On Thursday when news came that an attack from Iran would be coming in the next 24-48 hours, I got nervous. Everywhere I walked I kept an eye out for where I would run in case sirens went off. It was stressful to live on the edge like that at all times. I had the option to be in Tel Aviv or Jerusalem when said attack would happen and I was sure that Jerusalem would be safer so I stayed in my apartment. I cannot believe I was wrong on that one. 


Because of Passover, our spring break started on Thursday. So the plan was to get on a plane Sunday morning at 5am for Vilna with many of my classmates. We would travel around Vilna and then Warsaw and then separate to lead Seders around Poland. With the prospect of an attack from Iran, I was reassured to know that I already had a flight booked to get out. I guess the idea of air space closing had not crossed my mind. 


Saturday night, I went to the protest for elections and to free the hostages. I was nervous about being at a large gathering when sirens might go off so I left pretty soon after I arrived. And then, since I had to leave for the airport at 1:30am, I fell asleep around 10pm. Shortly after I fell asleep, Iranian drones were launched and on their way to Israeli airspace. While asleep, I received many texts from my wonderful, worried parents and my teacher leading the trip who alerted us that Israeli airspace was closed and our flight would be cancelled. I half woke up to see these texts, couldn’t be bothered, and immediately fell back asleep. Apparently half asleep Shayna only cares about getting back to being fully asleep. And then at 2am I woke up to a loud boom and the windows in my apartment shaking. The way my body responded reminded me of waking up to an earthquake in California. I walked out to the living room of my apartment to find my roommates calm and collected. And then the siren went off. My roommates were in Israel on October 7th and throughout the war so they knew what to do, which was beyond helpful for panicky Shayna who had never heard a siren before. Since we don’t have a bomb shelter or a protected staircase, my roommates closed all of our blinds and told me to stand in the most inner part of the apartment.  I sat on the floor, shaking. We turned on the news, I called my parents, and tried to keep calm. I imagined writing a children’s book called “Sammy Spider’s First Siren” and that made me smile and kept me distracted. 


After fifteen minutes, my roommates said it was safe to go back to our rooms and that they were going to try to get some sleep. I couldn’t imagine going back to sleep after that. But I got into bed and watched CNN on my computer. Next thing I knew, it was the morning and I woke up to the director of our program checking in on all of us to make sure we were okay. Thank God, I was. 

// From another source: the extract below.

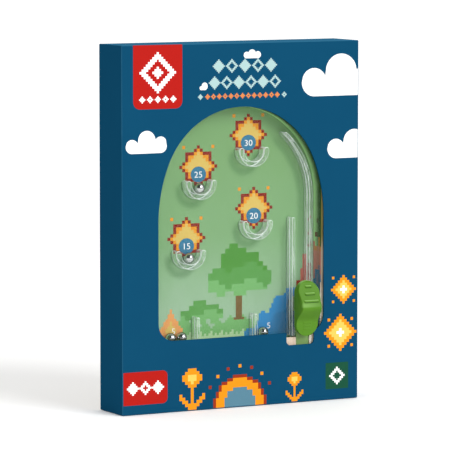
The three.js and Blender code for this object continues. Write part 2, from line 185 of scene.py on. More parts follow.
# Laminated blue card, a touch paler where its folds rub, and its whole top face painted paler still: painted
# light on the top
def blueCardFinish():
    look = {
        "blue": paint(16, 71, 101), "deep": paint(14, 67, 97), "wearAndPaintedLight": paint(52, 112, 144),
        "sideFold": (73.2, -13.15), "topFold": (199.7, -13.1), "top": 199.9,
    }
    finish = Finish("blueCard", specular=0.0)
    cloud = finish.noise(34, 2)
    fibre = finish.noise(0.5, 4)
    blue = finish.blend(cloud, look["deep"], look["blue"])
    (side, sideFront), (top, topFront) = look["sideFold"], look["topFold"]
    fold = (finish.maths("ABSOLUTE", finish.x) > side) * (finish.y < sideFront)
    fold = fold + (finish.z > top) * (finish.y < topFront)
    # Fold wear, plus painted light over the top face
    wearAndTopLight = fold * (finish.noise(6, 3) * 0.5 + 0.25) + (finish.z > look["top"]) * 0.8
    colour = finish.blend(wearAndTopLight, blue, look["wearAndPaintedLight"])
    return finish.complete(colour, fibre * 0.12 + 0.42, (fibre, 0.1, 0.03))


# Bare card: pale pulp with short fibres
def cardFinish(name, pale, dark, fibre=(150, 138, 122)):
    finish = Finish(name, specular=0.25)
    pulp = finish.noise(1.6, 6, 0.7)
    strands = finish.noise(0.35, 3, 0.6, finish.stretched(0.3))
    body = finish.blend(pulp, paint(*dark), paint(*pale))
    colour = finish.blend((strands > 0.64) * 0.35, body, paint(*fibre))
    return finish.complete(colour, pulp * 0.15 + 0.8, (pulp + strands, 0.25, 0.05))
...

And then it was time to figure out what to do about our missed flight to Lithuania. About five of my classmates (a third of the trip) had already left for Vilna the day before. So the trip was on and now it was up to us to get ourselves there. Some of my friends decided to cancel and stay in Israel for break, totally understandable. But I really wanted to go on the trip and even more so, really wanted to get out of Israel. So I called a cab to Ben Gurion Airport. The streets were quiet and the roads were empty. 

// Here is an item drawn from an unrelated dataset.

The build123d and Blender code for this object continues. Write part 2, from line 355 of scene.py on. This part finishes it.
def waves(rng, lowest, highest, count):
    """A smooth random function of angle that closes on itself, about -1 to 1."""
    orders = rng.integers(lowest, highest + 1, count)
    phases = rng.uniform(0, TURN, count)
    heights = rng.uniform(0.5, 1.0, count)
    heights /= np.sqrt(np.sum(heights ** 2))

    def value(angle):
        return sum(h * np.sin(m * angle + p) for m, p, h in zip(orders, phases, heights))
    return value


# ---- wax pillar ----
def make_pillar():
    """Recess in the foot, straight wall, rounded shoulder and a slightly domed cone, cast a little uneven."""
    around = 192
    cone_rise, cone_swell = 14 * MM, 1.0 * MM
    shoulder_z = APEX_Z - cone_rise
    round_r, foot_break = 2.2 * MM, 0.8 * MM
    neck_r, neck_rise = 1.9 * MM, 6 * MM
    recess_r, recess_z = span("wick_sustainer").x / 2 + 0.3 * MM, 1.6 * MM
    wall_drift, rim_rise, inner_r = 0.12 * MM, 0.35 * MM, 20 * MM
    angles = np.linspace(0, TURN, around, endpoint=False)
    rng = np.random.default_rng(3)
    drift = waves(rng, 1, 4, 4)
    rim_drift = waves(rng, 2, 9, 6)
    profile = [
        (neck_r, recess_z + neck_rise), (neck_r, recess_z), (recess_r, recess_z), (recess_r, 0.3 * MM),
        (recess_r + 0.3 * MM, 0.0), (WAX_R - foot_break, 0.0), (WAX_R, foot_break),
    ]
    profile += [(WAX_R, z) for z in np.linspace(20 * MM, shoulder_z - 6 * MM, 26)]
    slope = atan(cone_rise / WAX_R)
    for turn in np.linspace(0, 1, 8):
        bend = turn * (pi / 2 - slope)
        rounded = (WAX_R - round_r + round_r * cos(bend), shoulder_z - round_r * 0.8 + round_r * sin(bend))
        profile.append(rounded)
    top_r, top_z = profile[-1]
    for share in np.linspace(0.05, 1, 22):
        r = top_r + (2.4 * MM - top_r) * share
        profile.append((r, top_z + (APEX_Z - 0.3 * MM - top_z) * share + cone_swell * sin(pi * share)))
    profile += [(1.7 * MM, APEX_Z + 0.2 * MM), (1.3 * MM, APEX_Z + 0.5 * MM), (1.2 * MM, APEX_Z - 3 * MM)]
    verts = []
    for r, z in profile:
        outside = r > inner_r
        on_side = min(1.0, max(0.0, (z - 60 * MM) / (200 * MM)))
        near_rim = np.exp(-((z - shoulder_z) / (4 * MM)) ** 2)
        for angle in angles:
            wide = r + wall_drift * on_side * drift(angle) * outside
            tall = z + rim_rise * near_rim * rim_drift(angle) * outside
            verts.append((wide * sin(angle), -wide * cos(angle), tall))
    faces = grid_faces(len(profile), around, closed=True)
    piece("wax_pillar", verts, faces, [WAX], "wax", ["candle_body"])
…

And then I had the most Israeli experience ever at the airport. As soon as I walked in, I ran into friends from the Bay Area who were also trying to get a flight. We took a selfie (of course) and sent it to my parents. 




And then I went to the line to try to get tickets on an airline called Israir (yes it’s as bad as it sounds). And it was not a line but a giant blob of people yelling at the one agent. Sunday was also the first day of spring break for Israeli schools so a lot of peoples’ flights were cancelled and a lot of people were trying to get out. As I stood in the blob, I noticed that the families around me were also trying to get to Warsaw. We started talking to each other about our plans and how terrible the airline is, which led one of them to make a WhatsApp group with all the people trying to get to Warsaw on this Israir flight. Where else in the world would that happen?? When I finally got to the front of the blob, the agent put me on the waitlist for the flight. And by waitlist I mean he wrote my name and phone number on the back of an old boarding pass. At this point I was fairly confident I would not be getting on that flight. 



So I got on the train to Tel Aviv to be with my cousins who had graciously invited me to stay with them. And they had takeout from my favorite Tel Aviv restaurant waiting for me when I arrived! I took a very long nap at their apartment and then met up with my roommate who had also decided to spend the day in Tel Aviv. And in Tel Aviv everything was so normal. You would have no idea Iran had attacked the night before. We sat at a cafe and I scoured the internet for flights to Eastern Europe. I was most definitely (like my dad) a travel agent in a past life. I booked a flight for two days from then and then went with my roommate to the beach to watch the sunset. The calm after the storm was unreal. 



At dinner, my wonderful friend Levi (who was also a travel agent in a past life) called to tell me that he had found a way to get to Vilna the next day. We got our friend Danielle on board and booked our flights. Our teacher assured us to book the flight whatever it cost, that the Jewish people would help us pay for it :). 


And so the next day, I met Levi and Danielle at Ben Gurion, where it was much calmer than the day before. We checked in and went through security with ease. I cannot explain the joy we felt sitting on that plane as it took off and left Israeli airspace. 


And then we landed in Larnaca, Cyprus. From Cyprus we flew to Vienna, where we sprinted to catch our next flight. From Vienna we flew to Warsaw. And then Levi rented a car and drove us the six hours to our apartments and classmates waiting for us in Vilna. 



It was perhaps the most insane travel journey I have ever been on. But it was worth it to get to this journey in Eastern Europe. And it wasn’t so bad with such good friends by my side. When we arrived in Vilna around 3 in the morning, we were absolutely ready for a night of sleep.